Your task> Find each line holding "manifold" and copy it out.

[START OF Information provided]

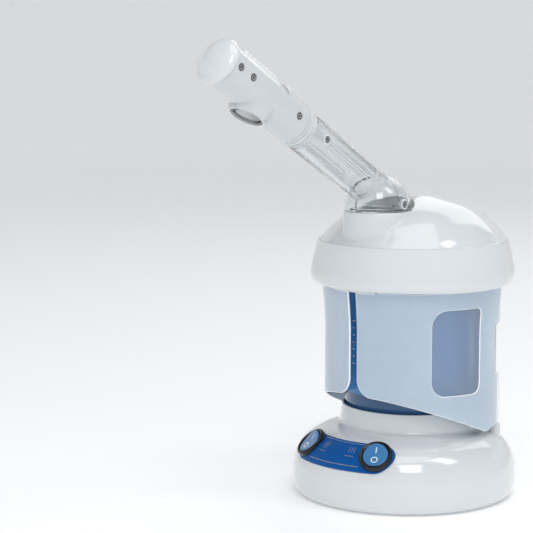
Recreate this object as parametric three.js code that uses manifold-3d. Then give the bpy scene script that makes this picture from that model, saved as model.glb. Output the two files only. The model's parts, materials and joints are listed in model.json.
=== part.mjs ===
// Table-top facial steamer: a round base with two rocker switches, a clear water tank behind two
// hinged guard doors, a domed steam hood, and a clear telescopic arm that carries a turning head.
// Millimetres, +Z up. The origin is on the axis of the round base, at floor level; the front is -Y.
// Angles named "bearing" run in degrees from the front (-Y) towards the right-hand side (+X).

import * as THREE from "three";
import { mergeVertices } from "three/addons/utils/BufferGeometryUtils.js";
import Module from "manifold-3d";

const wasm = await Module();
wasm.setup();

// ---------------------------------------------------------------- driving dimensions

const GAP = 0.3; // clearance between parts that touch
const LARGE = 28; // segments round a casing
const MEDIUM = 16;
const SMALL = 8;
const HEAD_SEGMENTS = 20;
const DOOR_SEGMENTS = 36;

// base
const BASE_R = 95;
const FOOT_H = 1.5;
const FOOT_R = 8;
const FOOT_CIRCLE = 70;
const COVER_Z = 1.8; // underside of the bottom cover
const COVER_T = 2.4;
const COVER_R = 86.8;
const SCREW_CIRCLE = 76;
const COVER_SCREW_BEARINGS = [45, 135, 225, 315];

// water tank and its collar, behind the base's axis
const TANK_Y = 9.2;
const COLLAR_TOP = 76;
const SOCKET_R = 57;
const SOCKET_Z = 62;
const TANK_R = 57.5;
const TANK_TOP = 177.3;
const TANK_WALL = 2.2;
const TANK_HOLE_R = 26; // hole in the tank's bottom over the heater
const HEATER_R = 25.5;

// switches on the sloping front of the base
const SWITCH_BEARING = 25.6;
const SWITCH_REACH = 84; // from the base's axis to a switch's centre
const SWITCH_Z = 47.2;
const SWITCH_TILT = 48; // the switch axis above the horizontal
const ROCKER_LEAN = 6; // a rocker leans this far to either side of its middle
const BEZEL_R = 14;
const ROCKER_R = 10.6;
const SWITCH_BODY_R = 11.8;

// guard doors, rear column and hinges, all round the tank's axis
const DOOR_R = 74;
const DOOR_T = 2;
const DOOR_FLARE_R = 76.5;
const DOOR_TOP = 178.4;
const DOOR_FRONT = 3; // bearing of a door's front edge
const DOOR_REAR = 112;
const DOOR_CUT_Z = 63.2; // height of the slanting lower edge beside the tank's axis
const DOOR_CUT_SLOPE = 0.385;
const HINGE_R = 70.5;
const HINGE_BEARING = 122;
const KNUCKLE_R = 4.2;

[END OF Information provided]

Correct response>
Recreate this object as parametric three.js code that uses manifold-3d. Then give the bpy scene script that makes this picture from that model, saved as model.glb. Output the two files only. The model's parts, materials and joints are listed in model.json.
import Module from "manifold-3d";